Reid’s office insists the senator’s reluctance to weigh in is not a problem back home, saying he speaks up when he feels strongly on an issue. Plus, his position gives him an unparalleled ability to ensure Nevada’s needs are being met as the final legislation is formed.
Nevada has a higher rate of uninsured residents than most other states, with nearly one in five Nevadans going without health insurance — some 500,000 people, according to the Kaiser Family Foundation’s statehealthfacts.org.
Herzik said Reid’s recalcitrant stance can both help him and hurt him — depending on whether Nevada voters view him as a leader who sealed the deal or an elected official whose views shifted.
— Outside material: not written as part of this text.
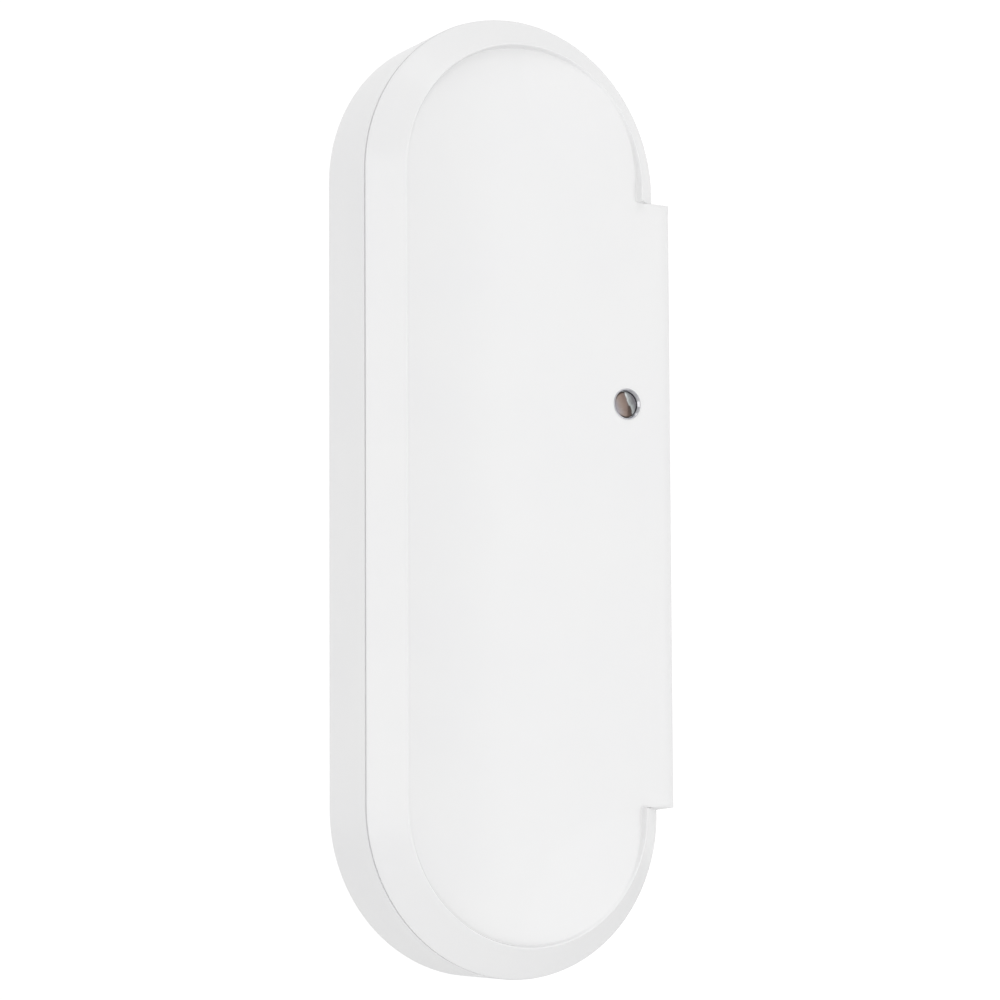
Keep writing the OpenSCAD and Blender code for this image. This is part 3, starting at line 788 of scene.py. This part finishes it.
class Look(Enum):
    """Every finish on the doorbell, by what it is on."""

    WHITE_SHELL = Plastic("white_shell", (0.80, 0.80, 0.80), (0.785, 0.785, 0.79), 0.36, 0.03,
                          7000.0, 0.0015, 0.01)
    WHITE_FRONT = Plastic("white_front", (0.80, 0.80, 0.80), (0.79, 0.79, 0.795), 0.24, 0.02, 7000.0, 0.001,
                          0.01)
    CHROME = Metal("bright_chrome", (0.46, 0.46, 0.48), (0.3, 0.3, 0.32), 0.14)
    SILICONE = Plastic("silicone", (0.20, 0.21, 0.22), (0.17, 0.18, 0.19), 0.62, 0.08, 5000.0, 0.003, 0.1)
    GREY_FRAME = Plastic("grey_frame", (0.33, 0.34, 0.35), (0.28, 0.29, 0.30), 0.5, 0.08, 4000.0, 0.006, 0.1)
    BLACK_PLASTIC = Plastic("black_plastic", (0.03, 0.03, 0.032), (0.02, 0.02, 0.022), 0.45, 0.1,
                            5000.0, 0.005, 0.1)
    PLUNGER = Plastic("plunger_plastic", (0.72, 0.16, 0.05), (0.6, 0.12, 0.04), 0.4)
    LENS_BARREL = Metal("black_metal", (0.11, 0.085, 0.07), (0.05, 0.04, 0.035), 0.36)
    # The window's bands are painted reflections and a painted highlight, set as base colour under a metallic
    # coat.
    PAINTED_REFLECTION_WINDOW = PaintedReflectionCoat("coated_glass", (18.2, 14.4), 1.9, (
        (-1.0, (0.21, 0.20, 0.22)), (-0.72, (0.18, 0.15, 0.14)), (-0.45, (0.155, 0.115, 0.095)),
        (-0.1, (0.12, 0.08, 0.064)), (0.2, (0.1, 0.075, 0.065)), (0.3, (0.56, 0.59, 0.59)),
        (0.5, (0.44, 0.47, 0.47)), (0.8, (0.22, 0.21, 0.23))), 0.45)
    LENS_GLASS = CoatedGlass("clear_glass", (0.93, 0.9, 0.96), (0.8, 0.55, 1.0))
    SENSOR = Metal("sensor_face", (0.12, 0.2, 0.22), (0.2, 0.1, 0.24), 0.2)
    FLEX = Plastic("flex_film", (0.6, 0.3, 0.06), (0.5, 0.24, 0.05), 0.3)
    IVORY = Plastic("ivory_plastic", (0.75, 0.7, 0.58), (0.68, 0.63, 0.5), 0.45)
    BOARD = BoardCoat("circuit_board", (0.01, 0.08, 0.035), (0.02, 0.16, 0.06), (0.75, 0.58, 0.24))
    STEEL = Metal("screw_steel", (0.56, 0.56, 0.57), (0.4, 0.4, 0.42), 0.3, Grain.ALONG_Z)
    CHIP = Plastic("chip_black", (0.035, 0.035, 0.04), (0.05, 0.05, 0.05), 0.55, 0.1, 3000.0, 0.004, 0.1)
    TINNED = Metal("tinned_steel", (0.66, 0.66, 0.64), (0.5, 0.5, 0.5), 0.26, Grain.ALONG_X)
    FERRITE = Plastic("ferrite", (0.09, 0.09, 0.095), (0.13, 0.13, 0.13), 0.7, 0.1, 2500.0, 0.01)
    ANTENNA = Plastic("antenna_film", (0.66, 0.42, 0.1), (0.56, 0.34, 0.08), 0.35)
    SLEEVE = Plastic("capacitor_sleeve", (0.08, 0.2, 0.42), (0.06, 0.16, 0.36), 0.3)
    GOLD = Metal("gold_lid", (0.83, 0.64, 0.28), (0.7, 0.5, 0.2), 0.25)
    PAPER = Plastic("speaker_paper", (0.16, 0.15, 0.14), (0.22, 0.2, 0.18), 0.85, 0.05, 1800.0, 0.02)
    CLOTH = Weave("speaker_cloth", (0.07, 0.07, 0.075), (0.01, 0.01, 0.01))
    GASKET = Plastic("gasket_rubber", (0.06, 0.06, 0.062), (0.09, 0.09, 0.09), 0.75, 0.08, 4000.0, 0.006)
    BACK_PLASTIC = Plastic("back_plastic", (0.70, 0.70, 0.69), (0.66, 0.66, 0.65), 0.52, 0.08,
                           5000.0, 0.006, 0.05)
    BRASS = Metal("terminal_brass", (0.72, 0.52, 0.22), (0.5, 0.34, 0.14), 0.3)
    PLATE_PLASTIC = Plastic("plate_plastic", (0.62, 0.62, 0.61), (0.57, 0.57, 0.56), 0.55, 0.08,
                            4000.0, 0.008, 0.05)
    LATCH = Plastic("latch_plastic", (0.72, 0.22, 0.04), (0.62, 0.18, 0.03), 0.42)
    SPRING = Metal("spring_steel", (0.6, 0.6, 0.61), (0.42, 0.42, 0.44), 0.24)
    FLOOR = Plastic("studio_floor", (0.88, 0.88, 0.88), (0.87, 0.87, 0.87), 0.6)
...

“A big part of the electorate says, ‘That’s exactly what I like in a politician,’ and a big part says, ‘That’s exactly what I don’t like,’ ” Herzik said. “His supporters will give him the benefit of the doubt. His detractors will call him shifty Harry Reid.”
But sometimes, Reid tips his hand just so.
The newspaper Roll Call this month reported that Reid had told his point person, Sen. Max Baucus of Montana, chairman of the Senate Finance Committee, that doing away with the public option and taxing employer-sponsored health care benefits to bring Republicans on board wouldn’t be worth the loss of Democratic support.
A Democratic source confirmed that Reid asked Baucus to consider funding options aside from taxing benefits.
When asked Tuesday about the public plan, Reid’s true feeling may have been discernible between the lines.
“I have a responsibility to get a bill on the Senate floor that will get 60 votes that we can proceed to. That’s my No. 1 responsibility. There are times when I have to set aside my personal preferences.”